He was born to in St. Louis to a single mother on November 30, 1927; growing up in abject poverty. His mother named him Robert Peter Williams. When he began his acting career, he chose Guillaume as a last name, a French version of William, because he was “looking for a measure of distinction”.
“I suppose if I had been born Robert Guillaume I would have changed it to Robert Williams. People have perfectly good names and change them. And for an Afro-American it made no more sense for me to have a Welsh name than it did to have a French one.”
Robert Guillaume was a smoky-voiced, urbane, witty actor who won Emmy Awards for playing the same sarcastic character on two different sitcoms. His wry Benson DuBois began as a supporting character on ABC’s primetime soap opera parody Soap (1977-81). The character, a sharp-tongued butler proved so popular with audiences that he was later spun-off to his own series Benson (1979-86), in which DuBois rose from butler to lieutenant governor.
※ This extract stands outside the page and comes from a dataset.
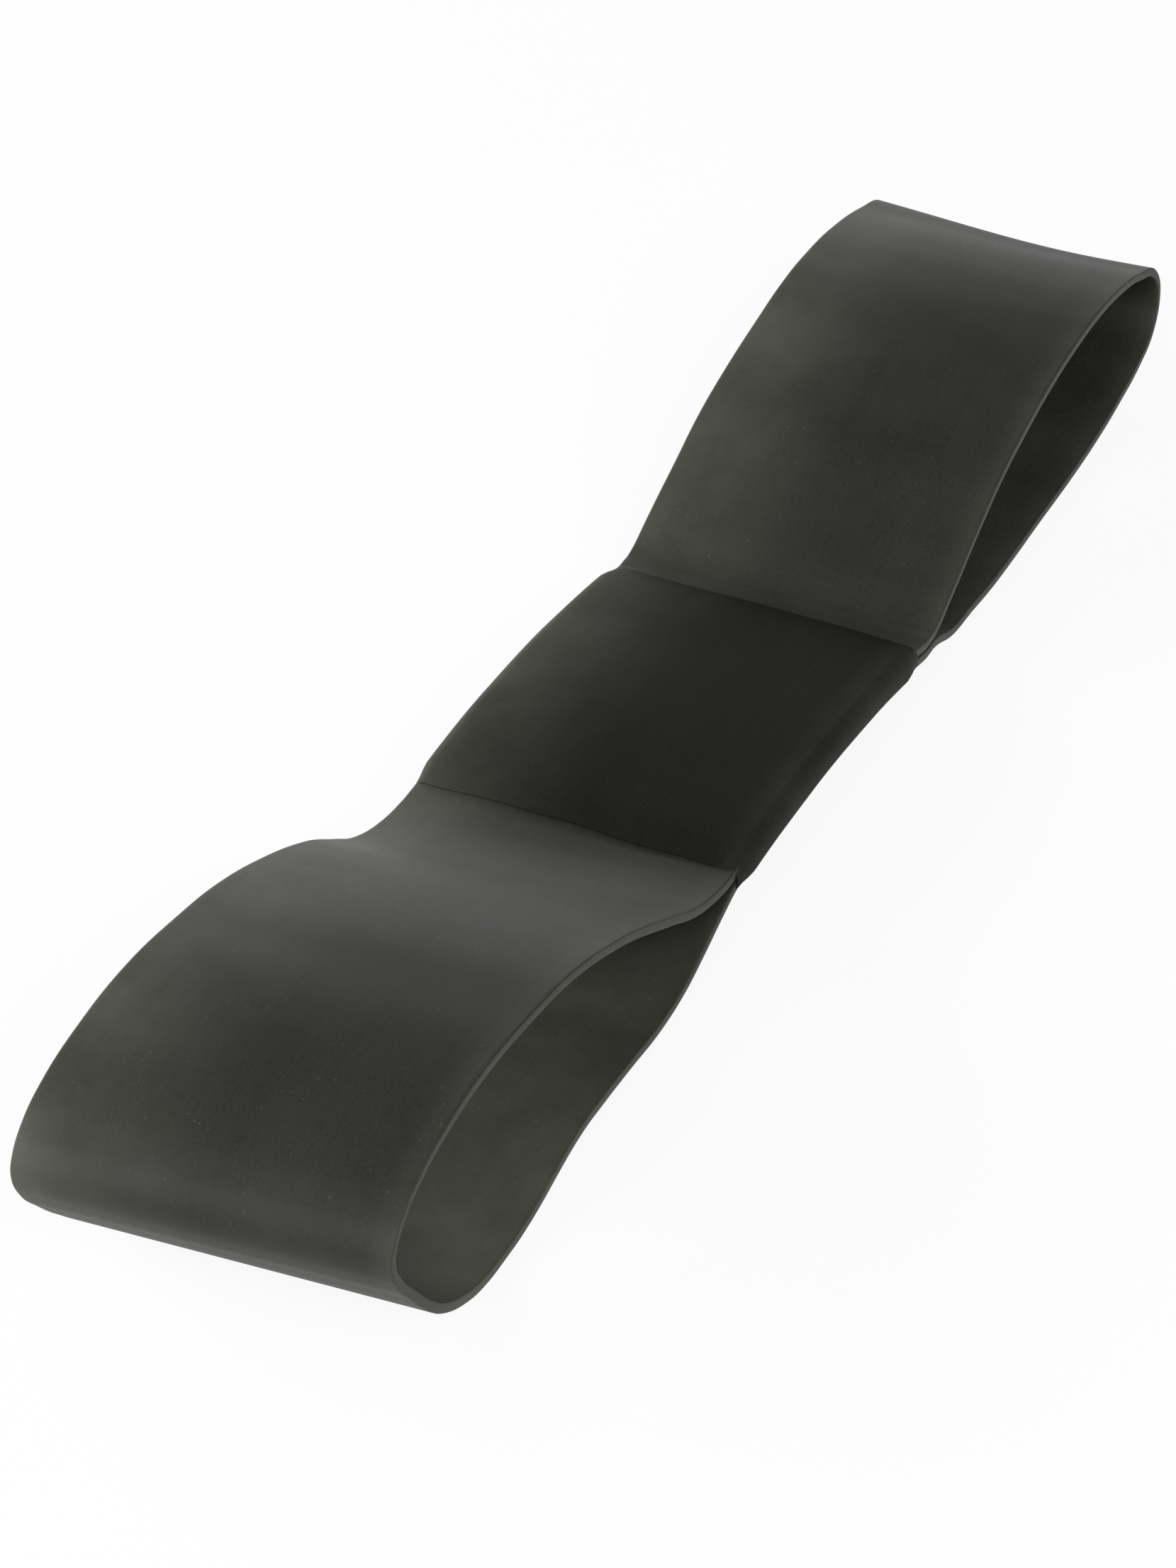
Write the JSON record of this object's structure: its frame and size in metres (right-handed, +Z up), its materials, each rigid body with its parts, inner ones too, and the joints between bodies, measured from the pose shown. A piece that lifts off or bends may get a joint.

In 1985, Guillaume became the first African-American to win the Emmy Award for Best Actor in a Comedy Series. In his acceptance speech, Guillaume quipped: “I’d like to thank Bill Cosby for not being here…“, referring to the popularity of that era’s other major black television star, and not because of a fear of being slipped a roofie.
Guillaume demanded that his Benson character, the majordomo of a fictional governor’s mansion, be played with dignity and self-respect, refusing to give in to cheap stereotypes about black servitude.
“In all honesty and candor and modesty, I always wanted the character to have that kind of upward mobility, because it mirrored the American dream. It goes without saying that I’ve tried to conduct myself in the character in such a way that I could look back on it five or 10 years from now and not have to wince.”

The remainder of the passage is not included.